15th November – Two days later, a former Trump associate, Roger Stone, was convicted of witness tampering and various other charges pertaining to investigations into the 2016 presidential election, whilst Trump also gives pardons to two American officers, who had been convicted of war crimes.
20th November – A bombshell moment occurred at the Trump impeachment hearings – perhaps the most significant to that point – with Gordon Sondland stating that there was an attempt at quid pro quo between Trump and Ukraine.
24th November – The former New York Mayor and 77-year-old billionaire, Michael Bloomberg entered the Democratic presidential race, despite five debates having already taken place. He would go on to spend more than $200 billion on his primary campaign.
25th November – Former White House Counsel (the president’s lawyer) Don McGahn was ordered by a federal judge to testify in the impeachment investigation.
1st December – The White House announced that Donald Trump would not testify or cooperate with the House Judiciary Committee impeachment hearing later that week.
The next day, Donald Trump’s energy secretary Rick Perry resigned.
5th December – Saw an appeal submitted by Huawei to the 5th Circuit Court of Appeals against a decision to prohibit the company from providing equipment to rural network providers.

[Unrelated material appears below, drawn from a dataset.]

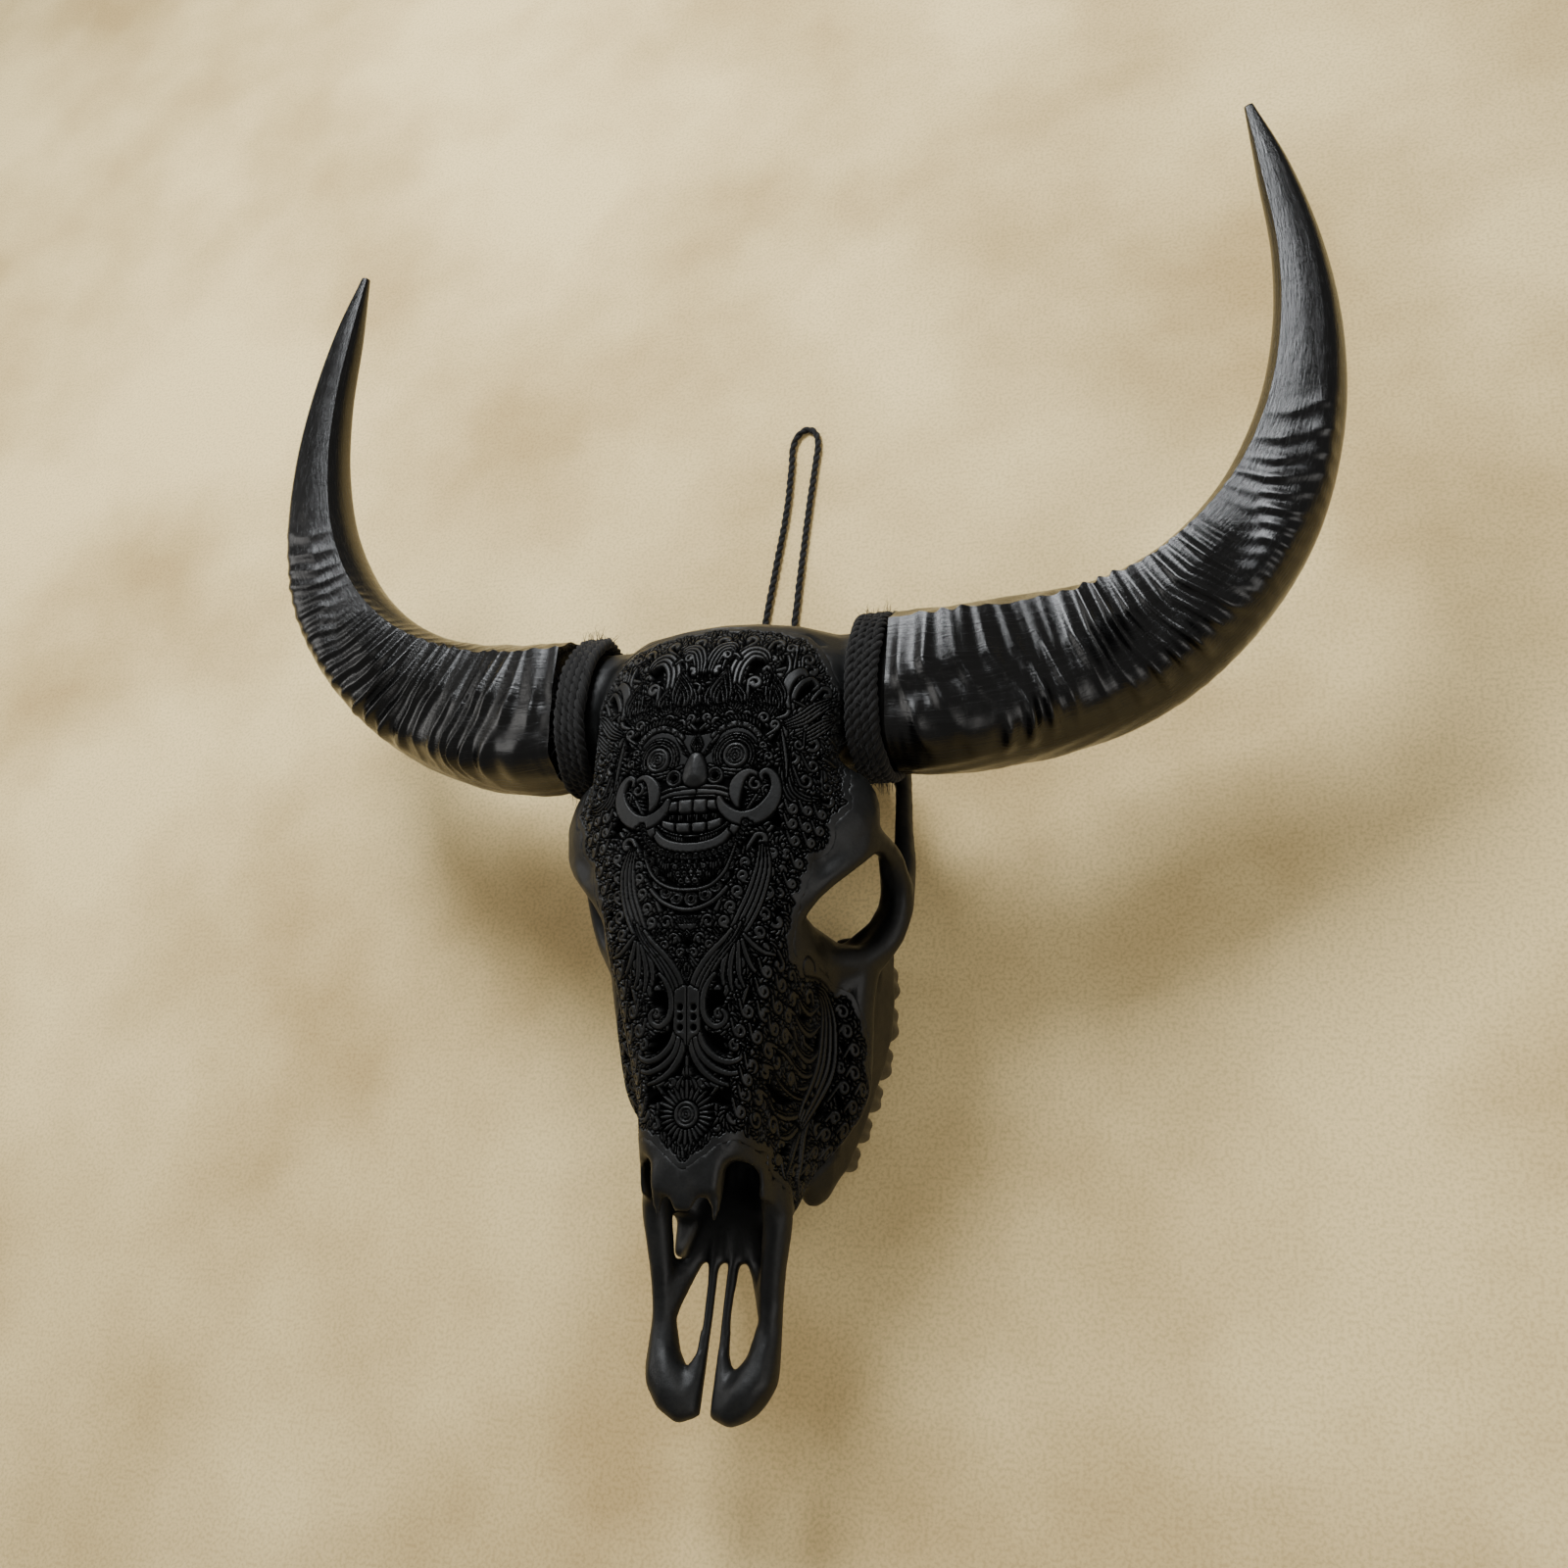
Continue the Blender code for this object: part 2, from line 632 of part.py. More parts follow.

9th December – The Department of Justice Inspector General issued a report that concluded that the FBI investigation into the 2016 presidential campaign was legal and conducted without any political bias.
18th December – Articles of Impeachment are passed along party lines, making Donald Trump the third president to ever be impeached. The charges were for obstruction of justice and abuse of power, sending the impeachment to the Senate for trial – Donald Trump was acquitted in early 2020.
20th December – A brand new military services branch is formed for the first time in 72 years, the United States Space Force (USSF) becomes the sixth branch, alongside the likes of the Navy and the Air Force.
30th December – Donald Trump and Barack Obama tie in a most admired man in America poll, Michelle Obama is the most admired woman, with many asking her to join the Democratic primary race.